━━ GIVEN RECORDS

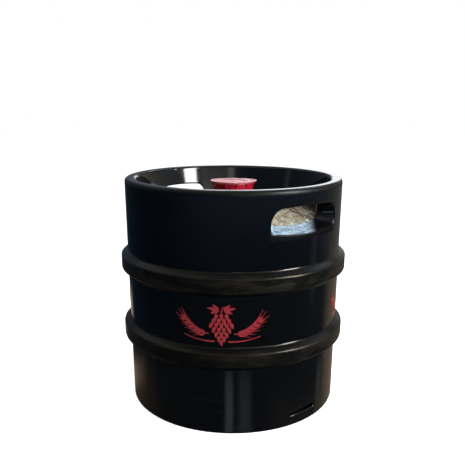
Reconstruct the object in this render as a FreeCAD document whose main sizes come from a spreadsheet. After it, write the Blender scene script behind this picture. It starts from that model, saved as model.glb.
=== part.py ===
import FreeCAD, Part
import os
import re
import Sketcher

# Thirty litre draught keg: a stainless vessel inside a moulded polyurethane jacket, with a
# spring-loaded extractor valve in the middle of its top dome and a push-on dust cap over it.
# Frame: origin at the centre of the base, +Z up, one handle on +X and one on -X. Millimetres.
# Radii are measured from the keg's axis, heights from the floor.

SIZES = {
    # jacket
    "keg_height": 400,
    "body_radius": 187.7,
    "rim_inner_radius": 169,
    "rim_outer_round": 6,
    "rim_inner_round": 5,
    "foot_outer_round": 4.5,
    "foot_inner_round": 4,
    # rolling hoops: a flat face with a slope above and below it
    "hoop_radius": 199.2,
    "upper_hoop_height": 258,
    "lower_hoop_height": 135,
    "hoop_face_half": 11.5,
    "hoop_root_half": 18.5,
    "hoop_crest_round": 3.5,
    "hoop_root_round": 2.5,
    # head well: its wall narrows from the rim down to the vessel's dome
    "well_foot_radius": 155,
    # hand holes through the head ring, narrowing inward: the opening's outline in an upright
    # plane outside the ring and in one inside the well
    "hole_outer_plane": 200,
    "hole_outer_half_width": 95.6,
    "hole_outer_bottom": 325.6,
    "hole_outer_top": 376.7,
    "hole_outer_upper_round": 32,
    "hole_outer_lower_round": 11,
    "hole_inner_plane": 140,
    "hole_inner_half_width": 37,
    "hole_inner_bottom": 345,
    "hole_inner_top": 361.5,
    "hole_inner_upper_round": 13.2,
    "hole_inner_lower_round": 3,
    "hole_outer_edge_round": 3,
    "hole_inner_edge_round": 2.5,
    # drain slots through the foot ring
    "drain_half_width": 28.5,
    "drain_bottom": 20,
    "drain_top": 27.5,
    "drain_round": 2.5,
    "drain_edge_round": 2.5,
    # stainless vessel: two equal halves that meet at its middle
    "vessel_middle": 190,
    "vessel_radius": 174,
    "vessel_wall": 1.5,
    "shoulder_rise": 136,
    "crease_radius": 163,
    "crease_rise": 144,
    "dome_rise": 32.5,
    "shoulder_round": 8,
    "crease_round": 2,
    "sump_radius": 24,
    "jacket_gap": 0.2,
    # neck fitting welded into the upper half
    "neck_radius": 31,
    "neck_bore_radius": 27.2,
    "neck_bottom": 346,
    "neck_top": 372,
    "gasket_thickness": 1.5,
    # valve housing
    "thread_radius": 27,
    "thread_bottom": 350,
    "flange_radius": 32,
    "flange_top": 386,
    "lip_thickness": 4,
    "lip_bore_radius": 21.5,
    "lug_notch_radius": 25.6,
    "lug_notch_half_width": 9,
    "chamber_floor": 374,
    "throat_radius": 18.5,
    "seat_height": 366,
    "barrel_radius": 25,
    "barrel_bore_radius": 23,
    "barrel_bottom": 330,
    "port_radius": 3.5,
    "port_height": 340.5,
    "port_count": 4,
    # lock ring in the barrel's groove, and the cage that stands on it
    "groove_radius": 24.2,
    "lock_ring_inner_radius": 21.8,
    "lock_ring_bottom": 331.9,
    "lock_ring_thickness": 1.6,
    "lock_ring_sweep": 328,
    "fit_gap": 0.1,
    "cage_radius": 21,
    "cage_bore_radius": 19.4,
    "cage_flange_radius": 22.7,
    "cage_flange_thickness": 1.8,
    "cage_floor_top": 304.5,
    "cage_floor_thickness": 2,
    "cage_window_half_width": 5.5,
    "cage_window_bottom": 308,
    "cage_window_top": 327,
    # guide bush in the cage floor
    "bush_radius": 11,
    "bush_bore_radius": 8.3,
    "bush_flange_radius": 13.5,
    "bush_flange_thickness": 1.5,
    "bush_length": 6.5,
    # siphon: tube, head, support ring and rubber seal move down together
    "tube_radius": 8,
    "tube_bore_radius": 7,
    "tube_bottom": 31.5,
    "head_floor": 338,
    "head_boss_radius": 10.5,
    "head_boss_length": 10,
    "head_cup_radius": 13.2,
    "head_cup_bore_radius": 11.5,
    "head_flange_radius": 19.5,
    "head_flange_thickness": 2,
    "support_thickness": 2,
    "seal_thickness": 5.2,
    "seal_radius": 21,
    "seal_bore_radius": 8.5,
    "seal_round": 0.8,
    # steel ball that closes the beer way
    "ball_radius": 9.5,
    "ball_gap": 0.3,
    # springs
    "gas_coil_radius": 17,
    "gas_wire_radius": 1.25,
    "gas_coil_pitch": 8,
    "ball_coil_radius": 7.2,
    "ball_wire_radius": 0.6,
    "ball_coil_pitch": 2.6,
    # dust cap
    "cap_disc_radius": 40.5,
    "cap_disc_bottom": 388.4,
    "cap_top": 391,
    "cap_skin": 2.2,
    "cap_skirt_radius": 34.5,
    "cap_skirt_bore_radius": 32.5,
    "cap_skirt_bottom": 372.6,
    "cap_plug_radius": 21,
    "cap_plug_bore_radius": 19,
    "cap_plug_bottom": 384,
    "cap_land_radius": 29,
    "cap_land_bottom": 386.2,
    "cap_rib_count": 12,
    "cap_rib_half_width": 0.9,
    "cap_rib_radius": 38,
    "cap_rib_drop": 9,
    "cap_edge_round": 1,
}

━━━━
━━ GIVEN RECORDS

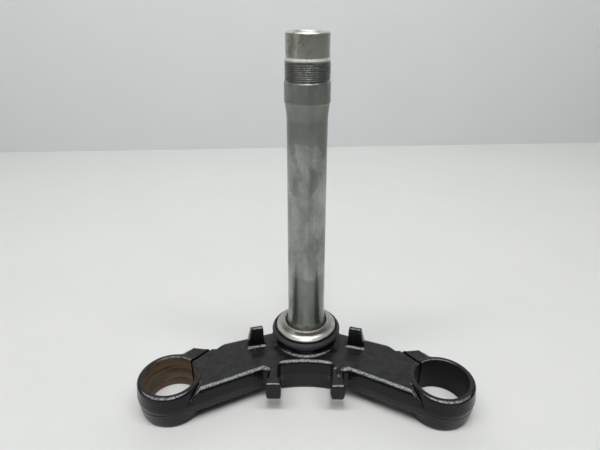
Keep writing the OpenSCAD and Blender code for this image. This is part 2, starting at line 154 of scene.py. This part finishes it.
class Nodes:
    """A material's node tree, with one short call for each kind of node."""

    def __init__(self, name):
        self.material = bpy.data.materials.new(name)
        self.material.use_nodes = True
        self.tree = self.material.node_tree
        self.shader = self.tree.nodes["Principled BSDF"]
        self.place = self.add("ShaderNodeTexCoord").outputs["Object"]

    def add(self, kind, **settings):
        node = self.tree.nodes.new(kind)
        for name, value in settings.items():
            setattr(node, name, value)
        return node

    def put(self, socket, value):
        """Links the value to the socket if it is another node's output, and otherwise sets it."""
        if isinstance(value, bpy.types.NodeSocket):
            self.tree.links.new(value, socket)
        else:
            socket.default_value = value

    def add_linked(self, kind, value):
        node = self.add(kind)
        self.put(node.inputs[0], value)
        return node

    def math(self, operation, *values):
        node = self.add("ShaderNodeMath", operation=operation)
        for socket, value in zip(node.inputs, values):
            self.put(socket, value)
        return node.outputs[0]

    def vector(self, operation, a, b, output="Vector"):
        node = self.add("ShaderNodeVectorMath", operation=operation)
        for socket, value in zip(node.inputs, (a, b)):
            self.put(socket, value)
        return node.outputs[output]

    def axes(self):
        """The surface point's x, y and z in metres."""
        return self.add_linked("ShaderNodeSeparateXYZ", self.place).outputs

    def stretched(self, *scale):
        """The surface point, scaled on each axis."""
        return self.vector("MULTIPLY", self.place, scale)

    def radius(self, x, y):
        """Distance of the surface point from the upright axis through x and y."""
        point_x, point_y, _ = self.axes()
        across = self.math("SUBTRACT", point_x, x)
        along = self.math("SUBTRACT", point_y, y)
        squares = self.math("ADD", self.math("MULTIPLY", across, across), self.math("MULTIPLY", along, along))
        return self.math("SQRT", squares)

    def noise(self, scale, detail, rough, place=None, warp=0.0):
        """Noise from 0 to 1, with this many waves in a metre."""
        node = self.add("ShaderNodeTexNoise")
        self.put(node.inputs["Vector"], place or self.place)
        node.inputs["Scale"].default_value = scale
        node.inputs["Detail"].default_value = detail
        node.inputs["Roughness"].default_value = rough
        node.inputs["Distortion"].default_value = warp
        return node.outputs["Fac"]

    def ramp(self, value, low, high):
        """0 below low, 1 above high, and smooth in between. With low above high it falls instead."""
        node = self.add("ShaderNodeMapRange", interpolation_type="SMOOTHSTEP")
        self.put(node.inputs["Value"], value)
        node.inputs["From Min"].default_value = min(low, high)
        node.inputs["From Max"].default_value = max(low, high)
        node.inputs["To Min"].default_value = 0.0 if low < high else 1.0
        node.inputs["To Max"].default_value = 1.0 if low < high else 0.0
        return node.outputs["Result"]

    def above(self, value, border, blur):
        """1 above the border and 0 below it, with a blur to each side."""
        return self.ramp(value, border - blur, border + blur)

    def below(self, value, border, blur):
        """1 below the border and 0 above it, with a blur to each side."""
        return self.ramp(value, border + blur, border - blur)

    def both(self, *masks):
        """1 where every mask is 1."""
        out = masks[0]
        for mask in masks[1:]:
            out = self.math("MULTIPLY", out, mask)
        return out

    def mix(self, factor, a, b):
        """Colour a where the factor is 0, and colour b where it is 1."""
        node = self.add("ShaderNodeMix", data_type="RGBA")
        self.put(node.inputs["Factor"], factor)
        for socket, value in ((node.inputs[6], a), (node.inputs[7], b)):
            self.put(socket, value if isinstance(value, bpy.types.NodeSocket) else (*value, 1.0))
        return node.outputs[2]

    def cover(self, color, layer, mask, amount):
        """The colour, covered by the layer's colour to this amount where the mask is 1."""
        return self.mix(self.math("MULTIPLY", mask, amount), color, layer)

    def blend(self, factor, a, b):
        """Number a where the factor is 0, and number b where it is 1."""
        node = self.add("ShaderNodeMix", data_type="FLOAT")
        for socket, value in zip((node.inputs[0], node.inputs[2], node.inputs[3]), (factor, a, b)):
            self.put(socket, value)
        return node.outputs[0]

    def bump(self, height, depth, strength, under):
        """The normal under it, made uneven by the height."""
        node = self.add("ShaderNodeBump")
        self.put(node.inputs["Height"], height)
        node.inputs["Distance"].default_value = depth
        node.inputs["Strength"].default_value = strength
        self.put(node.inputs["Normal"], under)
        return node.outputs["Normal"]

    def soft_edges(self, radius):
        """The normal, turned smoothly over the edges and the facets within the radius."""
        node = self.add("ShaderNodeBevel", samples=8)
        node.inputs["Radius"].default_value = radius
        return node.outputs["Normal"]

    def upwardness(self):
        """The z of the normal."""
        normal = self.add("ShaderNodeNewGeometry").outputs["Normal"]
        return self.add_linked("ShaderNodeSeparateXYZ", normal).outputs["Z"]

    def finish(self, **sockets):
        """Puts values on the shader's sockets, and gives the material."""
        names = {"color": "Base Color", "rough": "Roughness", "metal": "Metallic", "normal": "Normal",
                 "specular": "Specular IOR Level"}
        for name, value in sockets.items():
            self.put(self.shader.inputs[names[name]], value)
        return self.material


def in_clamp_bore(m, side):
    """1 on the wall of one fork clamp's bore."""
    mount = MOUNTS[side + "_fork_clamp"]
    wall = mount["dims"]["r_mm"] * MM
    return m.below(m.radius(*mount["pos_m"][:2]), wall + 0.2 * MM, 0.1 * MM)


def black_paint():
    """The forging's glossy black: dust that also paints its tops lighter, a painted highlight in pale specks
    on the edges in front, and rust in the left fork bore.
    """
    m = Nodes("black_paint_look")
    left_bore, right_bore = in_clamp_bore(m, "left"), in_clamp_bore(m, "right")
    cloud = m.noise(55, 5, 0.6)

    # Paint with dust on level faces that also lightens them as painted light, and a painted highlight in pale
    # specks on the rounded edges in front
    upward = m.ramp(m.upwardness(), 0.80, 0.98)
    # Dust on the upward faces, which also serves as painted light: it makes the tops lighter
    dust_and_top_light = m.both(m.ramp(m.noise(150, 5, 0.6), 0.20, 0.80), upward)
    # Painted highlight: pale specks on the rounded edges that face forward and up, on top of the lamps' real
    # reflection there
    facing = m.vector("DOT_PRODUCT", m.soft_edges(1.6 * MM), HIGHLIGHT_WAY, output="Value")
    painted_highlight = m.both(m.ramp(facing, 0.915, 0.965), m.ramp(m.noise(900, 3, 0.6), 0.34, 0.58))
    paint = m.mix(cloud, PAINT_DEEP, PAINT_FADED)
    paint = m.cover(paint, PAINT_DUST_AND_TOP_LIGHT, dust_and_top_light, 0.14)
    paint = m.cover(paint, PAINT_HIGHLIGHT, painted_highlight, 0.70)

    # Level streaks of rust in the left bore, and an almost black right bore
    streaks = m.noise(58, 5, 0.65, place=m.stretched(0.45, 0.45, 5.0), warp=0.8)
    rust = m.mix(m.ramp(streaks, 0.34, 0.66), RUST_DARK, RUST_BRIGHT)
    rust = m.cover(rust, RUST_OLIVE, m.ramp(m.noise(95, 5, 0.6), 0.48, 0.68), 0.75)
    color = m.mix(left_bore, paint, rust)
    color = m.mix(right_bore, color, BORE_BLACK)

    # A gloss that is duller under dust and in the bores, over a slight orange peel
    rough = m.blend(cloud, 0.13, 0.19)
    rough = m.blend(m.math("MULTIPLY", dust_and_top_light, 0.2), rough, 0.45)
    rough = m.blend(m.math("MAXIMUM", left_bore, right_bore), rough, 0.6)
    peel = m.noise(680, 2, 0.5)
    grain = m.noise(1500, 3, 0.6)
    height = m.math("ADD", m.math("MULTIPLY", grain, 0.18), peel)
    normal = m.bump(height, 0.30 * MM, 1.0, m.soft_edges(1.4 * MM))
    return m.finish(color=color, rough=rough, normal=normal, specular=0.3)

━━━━

WRITTEN TASK: Return only the part of the records above that opens with the line containing "Reconstruct the object" and closes with the line containing "# Radii are", ends included.

RESULT BELOW:
Reconstruct the object in this render as a FreeCAD document whose main sizes come from a spreadsheet. After it, write the Blender scene script behind this picture. It starts from that model, saved as model.glb.
=== part.py ===
import FreeCAD, Part
import os
import re
import Sketcher

# Thirty litre draught keg: a stainless vessel inside a moulded polyurethane jacket, with a
# spring-loaded extractor valve in the middle of its top dome and a push-on dust cap over it.
# Frame: origin at the centre of the base, +Z up, one handle on +X and one on -X. Millimetres.
# Radii are measured from the keg's axis, heights from the floor.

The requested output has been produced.